### What the task asks
Exactly the lines from the one containing "for node, shape" through the one containing "obj.parent = empty" must be returned; include both ends and nothing else.
########
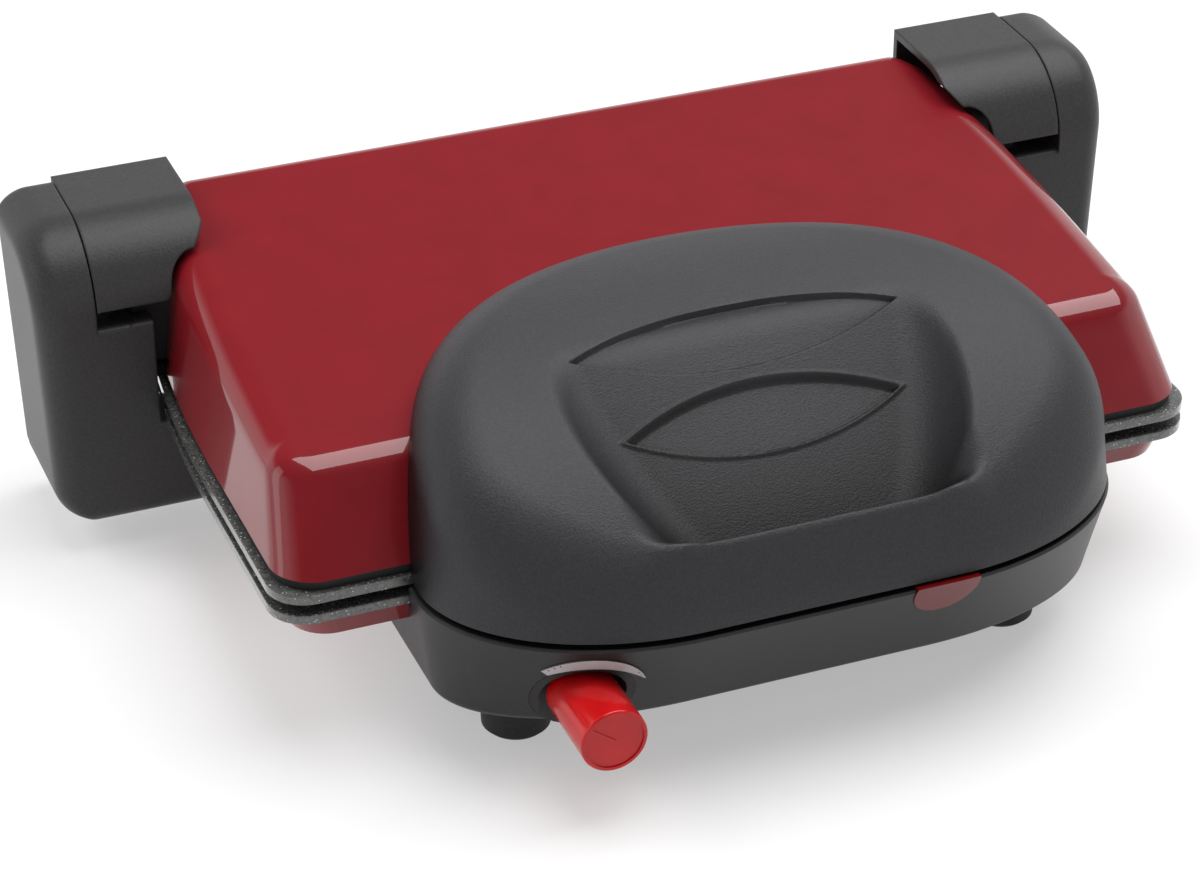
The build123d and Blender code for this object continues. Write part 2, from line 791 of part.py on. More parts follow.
def post_side_profile(wall):
    """Hinge post seen from the side, drawn in by a wall."""
    front, rear = post_front + wall, post_rear - wall
    low, high = post_bottom + wall, post_top - wall
    with BuildSketch() as sketch:
        with BuildLine():
            Polyline((front, low), (front, high), (rear, high), (rear, low), close=True)
        make_face()
        corners = sketch.vertices()
        feet = corners.group_by(Axis.Y)[0]
        nose, back = corners.group_by(Axis.Y)[-1].sort_by(Axis.X)
        fillet(nose, post_nose_radius - wall)
        fillet(back, post_back_radius - wall)
        fillet(feet, post_foot_radius - wall)
    return Plane.YZ * sketch.sketch


def post_front_profile(wall):
    """Outer half of the post seen from the front: drafted side, rounded top and foot."""
    inner = post_seam + wall
    low, high = post_bottom + wall, post_top - wall
    with BuildSketch() as sketch:
        with BuildLine():
            Polyline((inner, low), (post_foot_outer - wall, low), (post_outer - wall, high),
                     (inner, high), close=True)
        make_face()
        foot_corner, top_corner = sketch.vertices().group_by(Axis.X)[-2] + sketch.vertices().group_by(
            Axis.X)[-1]
        fillet(top_corner, post_side_top_radius - wall)
        fillet(foot_corner, post_side_foot_radius - 2 * wall)
    return Plane.XZ * sketch.sketch


def post_shell_block(wall):
    """Outer half of the hinge post as a solid, drawn in by a wall."""
    front_form = Pos(0, post_rear, 0) * extrude(post_front_profile(wall), 2 * post_rear)
    side_form = extrude(post_side_profile(wall), 2 * plate_half_width)
    return front_form & side_form


def ledge_block():
    """Inner half of the post under the moving cover, cut back where the cover swings past."""
    ledge = side_prism([(post_front, post_bottom), (post_front, ledge_top), (post_rear, ledge_top),
                        (post_rear, post_bottom)], ledge_inner, post_seam)
    ledge += box(web_inner, ledge_inner, post_front, web_rear, post_bottom, web_top)
    ledge += box(web_tab_inner, ledge_inner, post_front, web_rear - 6, web_top, web_tab_top)
    low_front = ledge.edges().filter_by(Axis.X).group_by(Axis.Z)[0].group_by(Axis.Y)[0]
    ledge = fillet(low_front, post_foot_radius)
    reach = hinge_z + float_travel - ledge_knuckle
    ledge -= side_prism([(hinge_y - 11.5, reach), (post_rear + 9, reach), (post_rear + 9, 0),
                         (web_rear + 2, 0)], 0, post_seam)
    return ledge


def hinge_post():
    """Right hinge post: hollow outer half, ledge, slot for the floating pin and web to the base."""
    low = hinge_z - slider_height / 2 - slider_clearance
    high = hinge_z + float_travel + slider_height / 2 + slider_clearance
    half = slider_half_width + slider_clearance
    pin_half = pin_radius + slot_clearance
    post = post_shell_block(0)
    edge = post.edges().filter_by(lambda e: e.center().X > post_seam + 4 and e.center().Y < hinge_y - 20)
    post = fillet(edge, post_edge_radius)
    edge = post.edges().filter_by(
        lambda e: e.center().X > post_seam + 4 and e.center().Y > post_rear - post_back_radius)
    post = fillet(edge, post_rear_edge_radius)
    post += ledge_block()
    post -= post_shell_block(post_wall)
    post -= back_cover_zone(0)
    post -= box(ledge_inner + post_wall + 0.6, post_seam + post_wall + 1, hinge_y - half, hinge_y + half,
                low, high)
    slot = cross_rod(hinge_y, hinge_z, pin_half, ledge_inner - 1, post_seam)
    slot += cross_rod(hinge_y, hinge_z + float_travel, pin_half, ledge_inner - 1, post_seam)
    slot += box(ledge_inner - 1, post_seam, hinge_y - pin_half, hinge_y + pin_half,
                hinge_z, hinge_z + float_travel)
    post -= slot
    post -= box(web_inner + beam_wall, ledge_inner - beam_wall, post_front + post_foot_radius,
                web_rear - beam_wall, post_bottom - 1, web_top - 14)
    post -= cross_rod(post_screw_y, post_screw_z, screw_hole, web_inner - 1, web_inner + beam_wall + 1)
    post -= pan_block(0)
    return post


def back_cover_zone(gap):
    """Window in the back of the post, where its cover goes."""
    return box(post_seam + post_wall + gap, post_foot_outer - post_rear_edge_radius - gap,
               post_rear - post_wall, post_rear + 2, grommet_height + 2 * grommet_radius + gap,
               post_top - post_side_top_radius - gap)


def post_back_cover():
    """Cover in the back of the right post."""
    return back_cover_zone(0.15) & box(post_seam, post_outer, 0, post_rear, 0, post_top)


def cover_profile(wall):
    """Hinge cover seen from the side: the upper part of the post's profile."""
    above = Plane.YZ * Pos(hinge_y, (cover_bottom + 2 * post_top) / 2) * Rectangle(
        200, 2 * post_top - cover_bottom)
    return post_side_profile(wall) & above


def hinge_cover():
    """Right hinge cover: a curved shell that turns with the lid, open towards it."""
    outer = Pos(cover_inner, 0, 0) * extrude(cover_profile(0), cover_outer - cover_inner)
    inner = Pos(cover_inner - 1, 0, 0) * extrude(
        cover_profile(cover_wall), cover_outer - cover_inner + 1 - cover_wall)
    inner -= box(0, 300, 0, 300, 0, cover_bottom - 1)
    cover = outer - inner
    cover -= box(0, cover_outer - cover_wall, post_front + cover_wall, post_rear - cover_wall,
                 cover_bottom - 5, cover_bottom + 5)
    sweep_cut = Plane.XZ * make_face(Polyline(
        (cover_inner - 20, cover_sweep_top), (cover_inner, cover_sweep_top),
        (cover_sweep_foot, cover_bottom), (cover_sweep_foot, cover_bottom - 9),
        (cover_inner - 20, cover_bottom - 9), close=True))
    cover -= extrude(sweep_cut, -(hinge_y - 14))
    return cover - lid_block(-lid_shadow_gap, lid_edge_round)


def hinge_arm():
    """Right hinge arm: from the lid's frame to the floating pin, under the cover."""
    base = upper_rim_top + ear_height
    roof = post_top - cover_wall
    points = [(ear_front, base), (ear_rear, base), (hinge_y - 4, hinge_z), (hinge_y + 8, hinge_z),
              (post_rear - cover_wall - 2, roof - 14), (post_rear - post_back_radius - 1, roof),
              (post_front + post_nose_radius, roof), (post_front + 12, roof - 16),
              (post_front + 8, cover_bottom)]
    arm = side_prism(points, arm_inner, arm_outer)
    arm += cross_rod(hinge_y, hinge_z, arm_boss_radius, arm_inner, arm_outer)
    window = side_prism([(172, base + 8), (188, base + 8), (190, roof - 20), (168, roof - 20)],
                        arm_inner - 1, arm_inner + 4)
    arm -= fillet(window.edges().filter_by(Axis.X), 3)
    for x, y in arm_screw_spots():
        if x > 0:
            arm -= post_rod(x, y, screw_hole, base - 1, base + screw_bite)
    return arm - cross_rod(hinge_y, hinge_z, pin_radius + running_gap, arm_inner - 1, arm_outer + 1)


def hinge_pin():
    """Right pin, with a head inside the arm."""
    head = cross_rod(hinge_y, hinge_z, pin_radius + 2.5, arm_inner - 2.8, arm_inner - 0.2)
    return head + cross_rod(hinge_y, hinge_z, pin_radius, arm_inner - 0.3, post_seam - 1.0)


def hinge_slider():
    """Right block that slides up and down in the post and holds the pin."""
    block = box(ledge_inner + post_wall + 0.8, post_seam - 1.0, hinge_y - slider_half_width,
                hinge_y + slider_half_width, hinge_z - slider_height / 2, hinge_z + slider_height / 2)
    block = chamfer(block.edges().filter_by(Axis.X), 1)
    return block - cross_rod(hinge_y, hinge_z, pin_radius + 0.02, ledge_inner, post_seam)


def rear_beam():
    """Beam between the two posts, under the rear of the pan, open below."""
    beam = box(-web_inner, web_inner, post_front, beam_rear, post_bottom, beam_top)
    beam -= side_prism([(web_rear + 1, 0), (hinge_y - 11.5, beam_top + 9), (hinge_y + 9, beam_top + 9),
                        (hinge_y + 9, 0)], cover_inner - 2, web_inner + 1)
    beam -= side_prism([(web_rear + 1, 0), (hinge_y - 11.5, beam_top + 9), (hinge_y + 9, beam_top + 9),
                        (hinge_y + 9, 0)], -web_inner - 1, -cover_inner + 2)
    hollow = box(-web_inner + beam_wall, web_inner - beam_wall, post_front + beam_wall,
                 beam_rear - beam_wall - 8, post_bottom + beam_wall, beam_top - beam_wall)
    beam -= hollow - pan_block(beam_wall)
    beam -= pan_block(0)
    for x in (-rear_foot_x, rear_foot_x):
        beam -= post_rod(x, rear_foot_y, screw_hole, 0, post_bottom + screw_bite)
    for side in (-1, 1):
        ends = sorted((side * (web_inner - 2 * beam_wall), side * (web_inner + 1)))
        beam -= cross_rod(post_screw_y, post_screw_z, screw_hole, *ends)
    return beam


def foot(x, y, radius, top_radius, height):
    """Round rubber foot with a pocket for its screw."""
    with BuildSketch(Plane.XZ) as sketch:
        with BuildLine():
            Polyline((0, 0), (radius - foot_edge, 0), (radius, foot_edge), (top_radius, height),
                     (0, height), close=True)
        make_face()
    body = revolve(sketch.sketch, Axis.Z)
    body -= post_rod(0, 0, foot_pocket, -1, height - 3)
    body -= post_rod(0, 0, screw_hole, -1, height + 1)
    return Pos(x, y, 0) * body


def foot_screws():
    """Four screws, one in the pocket of each foot."""
    spots = [(x, front_foot_y, housing_bottom) for x in (-front_foot_x, front_foot_x)]
    spots += [(x, rear_foot_y, post_bottom) for x in (-rear_foot_x, rear_foot_x)]
    return Part() + [screw(x, y, top - 3, 3 + beam_wall + 2) for x, y, top in spots]


def post_screws():
    """One screw from each post into the end of the beam."""
    seat = web_inner + beam_wall
    right = cross_rod(post_screw_y, post_screw_z, screw_head_radius, seat, seat + screw_head_height)
    right += cross_rod(post_screw_y, post_screw_z, screw_radius, web_inner - 2 * beam_wall, seat)
    return Part() + list(pair_of(right))


def terminal_block():
    """Connector block on the floor of the pan."""
    low = pan_floor_height + pan_wall
    block = box(-24, 24, pan_floor_rear - 26, pan_floor_rear - 12, low, low + 10)
    for index in range(3):
        block -= post_rod(-16 + 16 * index, pan_floor_rear - 19, 3.2, low + 3, low + 11)
    return block


def cord_grommet():
    """Rubber ring in the back of the right post, where the supply cord enters."""
    front = post_rear - post_wall
    ring = rod(post_middle_x, grommet_height, grommet_radius, front, post_rear)
    ring += rod(post_middle_x, grommet_height, grommet_radius + 1.5, post_rear, footprint_rear)
    ring = fillet(ring.faces().sort_by(Axis.Y)[-1].edges(), 1)
    return ring - rod(post_middle_x, grommet_height, grommet_bore, front - 1, footprint_rear + 1)


def handle_screws():
    """Four screws from inside the lid into the handle."""
    plane = lid_top_plane(0)
    return Part() + [plane * screw(x, y, -shell_wall, shell_wall + screw_bite)
                     for x, y in handle_screw_spots()]


def arm_screws():
    """Screws that hold each arm on the frame's ears."""
    seat = upper_rim_top + screw_head_height
    return Part() + [screw(x, y, seat, ear_height + 2) for x, y in arm_screw_spots()]


def build_parts():
    """Every node by name, in the drawing frame."""
    post_right, post_left = pair_of(hinge_post())
    back_right, back_left = pair_of(post_back_cover())
    cover_right, cover_left = pair_of(hinge_cover())
    arm_right, arm_left = pair_of(hinge_arm())
    pin_right, pin_left = pair_of(hinge_pin())
    slider_right, slider_left = pair_of(hinge_slider())
    post_right -= rod(post_middle_x, grommet_height, grommet_radius, post_rear - 9, footprint_rear)
    front_foot = (front_foot_y, foot_radius, foot_top_radius, housing_bottom)
    rear_foot = (rear_foot_y, rear_foot_radius, rear_foot_radius, post_bottom)
    return {
        "base_shell": base_shell(),
        "base_hatch": base_hatch(),
        "hatch_screws": hatch_screws(),
        "front_housing": front_housing(),
        "housing_floor": housing_floor(),
        "indicator_lens": indicator_lens(),
        "indicator_lamp": indicator_lamp(),
        "lamp_holder": lamp_holder(),
        "dial_bezel": dial_bezel(),
        "dial_scale": dial_scale(),
        "thermostat": thermostat(),
        "thermostat_knob": thermostat_knob(),
        "knob_shaft": knob_shaft(),
        "hinge_post_right": post_right,
        "hinge_post_left": post_left,
        "post_back_cover_right": back_right,
        "post_back_cover_left": back_left,
        "rear_beam": rear_beam(),
        "cord_grommet": cord_grommet(),
        "terminal_block": terminal_block(),
        "lower_plate": lower_plate(),
        "lower_element": heating_element(),
        "lower_reflector": reflector(),
        "lower_plate_screws": plate_screws(),
        "thermal_fuse": thermal_fuse(),
        "foot_front_left": foot(-front_foot_x, *front_foot),
        "foot_front_right": foot(front_foot_x, *front_foot),
        "foot_rear_left": foot(-rear_foot_x, *rear_foot),
        "foot_rear_right": foot(rear_foot_x, *rear_foot),
        "foot_screws": foot_screws(),
        "post_screws": post_screws(),
        "hinge_pin_right": pin_right,
        "hinge_pin_left": pin_left,
        "hinge_slider_right": slider_right,
        "hinge_slider_left": slider_left,
        "lid_shell": lid_shell(),
        "lid_rear_panel": lid_rear_panel(),
        "lid_frame": lid_frame(),
        "upper_plate": turn_over(lower_plate()),
        "upper_element": turn_over(heating_element()),
        "upper_reflector": turn_over(reflector()),
        "upper_plate_screws": turn_over(plate_screws()),
        "handle_shell": handle_shell(),
        "handle_cover": handle_cover(),
        "handle_screws": handle_screws(),
        "hinge_arm_right": arm_right,
        "hinge_arm_left": arm_left,
        "arm_screws": arm_screws(),
        "hinge_cover_right": cover_right,
        "hinge_cover_left": cover_left,
    }


os.makedirs("parts", exist_ok=True)
for node, shape in build_parts().items():
    export_step(Pos(0, -origin_y, 0) * shape, f"parts/{node}.step")
    print(node, round(shape.volume / 1000, 2), "cm3")
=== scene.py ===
"""Looks of the contact grill: finishes, smooth outer shells, floor, light and camera."""

import json
import math

import bmesh
import bpy
from mathutils import Matrix, Vector

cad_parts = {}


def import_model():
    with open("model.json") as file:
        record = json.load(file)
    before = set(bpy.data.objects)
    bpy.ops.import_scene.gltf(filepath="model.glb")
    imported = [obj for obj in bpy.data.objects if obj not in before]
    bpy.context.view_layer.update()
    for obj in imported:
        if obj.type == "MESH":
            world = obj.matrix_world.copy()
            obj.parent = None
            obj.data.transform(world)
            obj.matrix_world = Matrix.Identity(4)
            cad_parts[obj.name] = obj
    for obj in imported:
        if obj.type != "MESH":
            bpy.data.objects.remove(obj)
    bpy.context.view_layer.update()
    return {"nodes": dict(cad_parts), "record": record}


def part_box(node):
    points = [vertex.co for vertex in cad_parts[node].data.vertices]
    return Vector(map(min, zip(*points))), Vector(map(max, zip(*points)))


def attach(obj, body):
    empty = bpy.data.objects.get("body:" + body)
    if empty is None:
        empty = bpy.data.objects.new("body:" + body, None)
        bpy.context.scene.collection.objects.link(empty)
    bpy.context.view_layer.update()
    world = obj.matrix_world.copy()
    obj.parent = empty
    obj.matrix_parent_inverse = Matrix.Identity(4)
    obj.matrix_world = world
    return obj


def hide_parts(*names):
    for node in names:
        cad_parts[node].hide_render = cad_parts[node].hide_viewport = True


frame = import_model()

MM = 0.001
nodes = frame["nodes"]
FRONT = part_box("lower_plate")[0].y / MM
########
### In response
for node, shape in build_parts().items():
    export_step(Pos(0, -origin_y, 0) * shape, f"parts/{node}.step")
    print(node, round(shape.volume / 1000, 2), "cm3")
=== scene.py ===
"""Looks of the contact grill: finishes, smooth outer shells, floor, light and camera."""

import json
import math

import bmesh
import bpy
from mathutils import Matrix, Vector

cad_parts = {}


def import_model():
    with open("model.json") as file:
        record = json.load(file)
    before = set(bpy.data.objects)
    bpy.ops.import_scene.gltf(filepath="model.glb")
    imported = [obj for obj in bpy.data.objects if obj not in before]
    bpy.context.view_layer.update()
    for obj in imported:
        if obj.type == "MESH":
            world = obj.matrix_world.copy()
            obj.parent = None
            obj.data.transform(world)
            obj.matrix_world = Matrix.Identity(4)
            cad_parts[obj.name] = obj
    for obj in imported:
        if obj.type != "MESH":
            bpy.data.objects.remove(obj)
    bpy.context.view_layer.update()
    return {"nodes": dict(cad_parts), "record": record}


def part_box(node):
    points = [vertex.co for vertex in cad_parts[node].data.vertices]
    return Vector(map(min, zip(*points))), Vector(map(max, zip(*points)))


def attach(obj, body):
    empty = bpy.data.objects.get("body:" + body)
    if empty is None:
        empty = bpy.data.objects.new("body:" + body, None)
        bpy.context.scene.collection.objects.link(empty)
    bpy.context.view_layer.update()
    world = obj.matrix_world.copy()
    obj.parent = empty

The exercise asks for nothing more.